Even small, but important responsibilities, can take up much more of our awareness when they must be done outside of our normal routine.
In that way, there is such a thing as being “too present” during your session. You can be too up-in-your-own-head about what’s going on and what’s expected of you. I can sometimes see clients zone out, hyper focused on executing my instructions perfectly, rather than just being themselves and interpreting them on the fly.
If you’re never an early riser, it’s probably not a good idea to schedule a sunrise session, or any session outside your normal waking life hours.
The moments right after you’ve taken on a personal challenge
Perhaps it’s beginning a diet. Maybe it’s a new set of rules and routines in your family. It could be taking up the mantle against an addiction. Whatever the case is, what you need to succeed is self-acceptance, an ability to ride momentum foreword, and willpower—a portrait session might use up a lot of that willpower.
Portrait session can be asking a lot—especially if something is troubling you (like how hungry you are, or how much you want a cigarette). Smiles become inauthentic, patience is worn down, and you’ll be less interested in waiting for your photographer to find the perfect shot. I can often guess when someone is struggling with willpower, because they will usually think our session is done before I do.

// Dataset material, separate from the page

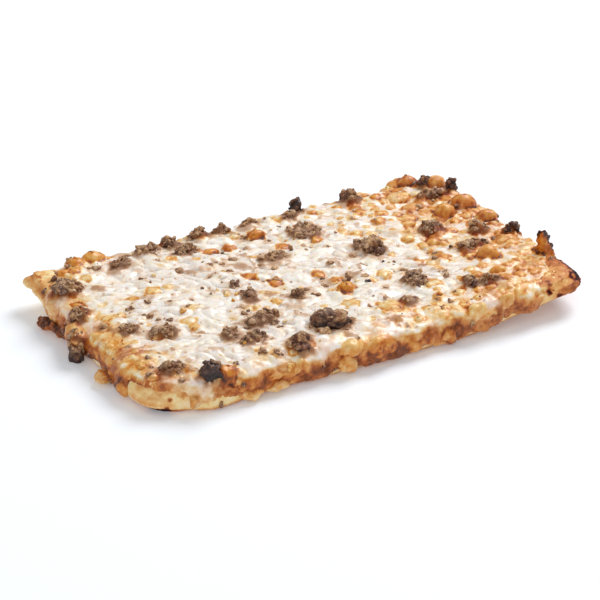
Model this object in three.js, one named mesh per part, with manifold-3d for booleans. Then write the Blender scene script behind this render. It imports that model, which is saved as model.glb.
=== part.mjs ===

When your stomach is too full, or too empty
Much like my comments about willpower up there, being too hungry during your session makes it nearly impossible to think and act appropriately toward the higher needs of a portrait session. But there’s another side to the story too. If you just walked out of a Country Buffet or something, you’re probably too full and that has it’s own problems. Being too full makes you sleepy, lethargic. It can make your eyelids droop and if it’s especially hot out or there is lots of walking involved, it might make you sick.
Coming 2017, Puke Portraits! Just kidding, no one would want that. Before your session, you should eat something that makes you feel good. Stay away from huge portions and greasy food. When you’ve eaten well, you’ll also feel better about yourself and will carry yourself as such.